Written request: Consider the listing below. Extract exactly the lines from the line containing "const bounds = new" to the line containing "zip(*points))), Vector(map(max, zip(*points)))", both included.

Information supplied:

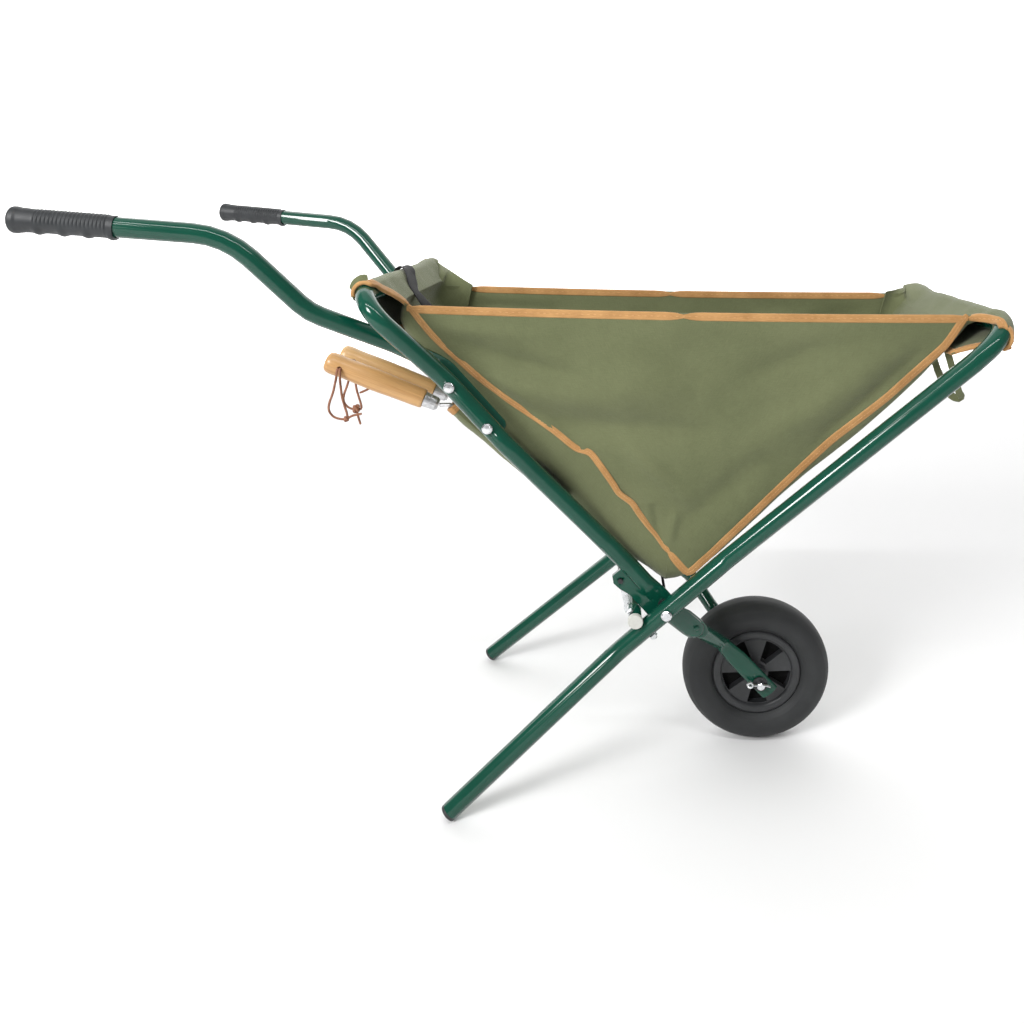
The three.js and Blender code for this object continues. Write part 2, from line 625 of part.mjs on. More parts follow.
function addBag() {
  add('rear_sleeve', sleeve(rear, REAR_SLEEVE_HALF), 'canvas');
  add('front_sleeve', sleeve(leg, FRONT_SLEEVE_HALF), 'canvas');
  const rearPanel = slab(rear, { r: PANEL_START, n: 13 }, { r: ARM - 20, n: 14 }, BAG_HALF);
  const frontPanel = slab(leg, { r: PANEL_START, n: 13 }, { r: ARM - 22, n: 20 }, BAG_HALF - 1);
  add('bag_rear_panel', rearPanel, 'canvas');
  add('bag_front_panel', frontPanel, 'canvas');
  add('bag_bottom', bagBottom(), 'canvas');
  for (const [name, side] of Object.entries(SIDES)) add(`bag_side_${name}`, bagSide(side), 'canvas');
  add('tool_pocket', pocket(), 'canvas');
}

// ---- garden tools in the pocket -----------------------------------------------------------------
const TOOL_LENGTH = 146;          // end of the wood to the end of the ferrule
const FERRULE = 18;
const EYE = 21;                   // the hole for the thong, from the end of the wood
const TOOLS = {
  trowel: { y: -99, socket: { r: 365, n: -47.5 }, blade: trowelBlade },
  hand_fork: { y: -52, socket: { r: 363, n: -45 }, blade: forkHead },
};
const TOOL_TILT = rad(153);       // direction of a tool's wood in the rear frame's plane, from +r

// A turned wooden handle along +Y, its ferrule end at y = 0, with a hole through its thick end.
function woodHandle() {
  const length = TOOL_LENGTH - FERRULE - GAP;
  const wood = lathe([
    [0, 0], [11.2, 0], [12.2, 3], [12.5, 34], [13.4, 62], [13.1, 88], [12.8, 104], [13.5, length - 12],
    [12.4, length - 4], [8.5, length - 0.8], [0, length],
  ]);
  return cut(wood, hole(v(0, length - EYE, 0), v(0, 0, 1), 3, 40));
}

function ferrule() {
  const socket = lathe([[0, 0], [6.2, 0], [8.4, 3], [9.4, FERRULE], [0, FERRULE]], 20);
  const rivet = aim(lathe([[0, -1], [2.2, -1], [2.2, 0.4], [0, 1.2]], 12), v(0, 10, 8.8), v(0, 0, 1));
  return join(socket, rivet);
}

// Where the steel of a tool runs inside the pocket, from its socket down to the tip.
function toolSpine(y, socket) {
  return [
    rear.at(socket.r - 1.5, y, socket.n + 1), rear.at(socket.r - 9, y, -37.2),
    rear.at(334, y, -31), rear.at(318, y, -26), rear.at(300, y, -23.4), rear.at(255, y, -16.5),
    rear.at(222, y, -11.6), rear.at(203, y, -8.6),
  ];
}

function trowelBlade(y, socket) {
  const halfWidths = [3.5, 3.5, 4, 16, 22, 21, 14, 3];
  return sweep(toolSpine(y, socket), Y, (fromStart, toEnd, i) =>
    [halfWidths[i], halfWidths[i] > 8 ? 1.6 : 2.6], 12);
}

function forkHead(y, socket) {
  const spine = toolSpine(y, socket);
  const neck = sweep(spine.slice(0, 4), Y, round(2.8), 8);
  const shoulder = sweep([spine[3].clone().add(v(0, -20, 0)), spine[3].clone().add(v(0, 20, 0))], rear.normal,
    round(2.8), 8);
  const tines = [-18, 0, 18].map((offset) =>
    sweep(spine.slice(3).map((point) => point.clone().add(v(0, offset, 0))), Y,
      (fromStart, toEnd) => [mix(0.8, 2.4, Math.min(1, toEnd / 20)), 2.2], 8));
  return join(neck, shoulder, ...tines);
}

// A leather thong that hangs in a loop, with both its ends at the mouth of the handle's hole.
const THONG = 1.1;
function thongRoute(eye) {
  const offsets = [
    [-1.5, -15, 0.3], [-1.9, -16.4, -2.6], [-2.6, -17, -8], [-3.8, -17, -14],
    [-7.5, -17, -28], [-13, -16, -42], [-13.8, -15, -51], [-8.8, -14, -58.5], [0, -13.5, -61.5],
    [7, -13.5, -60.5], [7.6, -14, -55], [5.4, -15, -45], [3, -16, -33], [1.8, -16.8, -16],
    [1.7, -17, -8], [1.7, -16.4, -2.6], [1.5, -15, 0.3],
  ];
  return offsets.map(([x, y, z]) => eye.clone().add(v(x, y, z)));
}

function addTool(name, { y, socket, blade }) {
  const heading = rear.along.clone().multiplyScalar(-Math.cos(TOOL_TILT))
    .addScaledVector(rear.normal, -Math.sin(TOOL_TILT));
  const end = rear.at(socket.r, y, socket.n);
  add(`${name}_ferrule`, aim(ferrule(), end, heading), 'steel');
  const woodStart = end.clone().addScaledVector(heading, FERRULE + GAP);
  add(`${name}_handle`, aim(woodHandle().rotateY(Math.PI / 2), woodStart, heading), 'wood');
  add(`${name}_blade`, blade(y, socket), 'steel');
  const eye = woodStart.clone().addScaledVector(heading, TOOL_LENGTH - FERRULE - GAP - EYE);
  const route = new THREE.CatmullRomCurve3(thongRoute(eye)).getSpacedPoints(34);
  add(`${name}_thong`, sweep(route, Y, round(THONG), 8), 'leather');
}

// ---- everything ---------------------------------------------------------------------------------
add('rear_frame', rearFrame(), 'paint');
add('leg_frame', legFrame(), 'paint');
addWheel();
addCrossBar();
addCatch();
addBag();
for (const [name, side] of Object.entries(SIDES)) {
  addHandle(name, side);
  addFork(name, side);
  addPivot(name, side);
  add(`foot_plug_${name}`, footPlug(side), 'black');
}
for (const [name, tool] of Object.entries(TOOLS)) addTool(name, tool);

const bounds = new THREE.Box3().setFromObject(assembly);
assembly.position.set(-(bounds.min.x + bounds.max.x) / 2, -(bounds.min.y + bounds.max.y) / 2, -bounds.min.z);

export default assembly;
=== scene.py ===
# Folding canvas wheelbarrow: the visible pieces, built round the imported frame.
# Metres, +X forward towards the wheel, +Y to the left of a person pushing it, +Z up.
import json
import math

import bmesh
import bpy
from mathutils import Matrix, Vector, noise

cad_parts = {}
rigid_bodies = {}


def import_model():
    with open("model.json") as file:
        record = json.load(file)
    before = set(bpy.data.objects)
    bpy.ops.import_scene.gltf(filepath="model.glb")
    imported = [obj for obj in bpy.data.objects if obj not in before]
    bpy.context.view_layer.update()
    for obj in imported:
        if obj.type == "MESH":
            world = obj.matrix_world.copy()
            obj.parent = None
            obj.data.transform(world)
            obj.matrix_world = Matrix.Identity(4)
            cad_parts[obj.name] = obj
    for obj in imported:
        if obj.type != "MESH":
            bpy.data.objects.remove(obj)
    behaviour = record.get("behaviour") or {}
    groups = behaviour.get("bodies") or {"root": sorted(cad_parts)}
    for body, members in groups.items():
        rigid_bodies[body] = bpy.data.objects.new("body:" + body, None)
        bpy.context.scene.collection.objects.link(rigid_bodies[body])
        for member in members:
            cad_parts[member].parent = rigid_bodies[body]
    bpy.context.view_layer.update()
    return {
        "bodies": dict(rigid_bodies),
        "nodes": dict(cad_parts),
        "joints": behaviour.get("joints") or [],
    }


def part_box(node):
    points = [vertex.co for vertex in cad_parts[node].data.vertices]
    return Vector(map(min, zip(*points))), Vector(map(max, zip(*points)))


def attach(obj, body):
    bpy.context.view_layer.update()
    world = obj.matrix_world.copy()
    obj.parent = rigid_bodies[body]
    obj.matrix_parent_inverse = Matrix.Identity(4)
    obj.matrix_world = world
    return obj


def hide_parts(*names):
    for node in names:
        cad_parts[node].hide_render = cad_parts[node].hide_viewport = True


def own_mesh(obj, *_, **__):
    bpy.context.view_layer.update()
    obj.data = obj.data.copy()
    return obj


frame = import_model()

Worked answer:
const bounds = new THREE.Box3().setFromObject(assembly);
assembly.position.set(-(bounds.min.x + bounds.max.x) / 2, -(bounds.min.y + bounds.max.y) / 2, -bounds.min.z);

export default assembly;
=== scene.py ===
# Folding canvas wheelbarrow: the visible pieces, built round the imported frame.
# Metres, +X forward towards the wheel, +Y to the left of a person pushing it, +Z up.
import json
import math

import bmesh
import bpy
from mathutils import Matrix, Vector, noise

cad_parts = {}
rigid_bodies = {}


def import_model():
    with open("model.json") as file:
        record = json.load(file)
    before = set(bpy.data.objects)
    bpy.ops.import_scene.gltf(filepath="model.glb")
    imported = [obj for obj in bpy.data.objects if obj not in before]
    bpy.context.view_layer.update()
    for obj in imported:
        if obj.type == "MESH":
            world = obj.matrix_world.copy()
            obj.parent = None
            obj.data.transform(world)
            obj.matrix_world = Matrix.Identity(4)
            cad_parts[obj.name] = obj
    for obj in imported:
        if obj.type != "MESH":
            bpy.data.objects.remove(obj)
    behaviour = record.get("behaviour") or {}
    groups = behaviour.get("bodies") or {"root": sorted(cad_parts)}
    for body, members in groups.items():
        rigid_bodies[body] = bpy.data.objects.new("body:" + body, None)
        bpy.context.scene.collection.objects.link(rigid_bodies[body])
        for member in members:
            cad_parts[member].parent = rigid_bodies[body]
    bpy.context.view_layer.update()
    return {
        "bodies": dict(rigid_bodies),
        "nodes": dict(cad_parts),
        "joints": behaviour.get("joints") or [],
    }


def part_box(node):
    points = [vertex.co for vertex in cad_parts[node].data.vertices]
    return Vector(map(min, zip(*points))), Vector(map(max, zip(*points)))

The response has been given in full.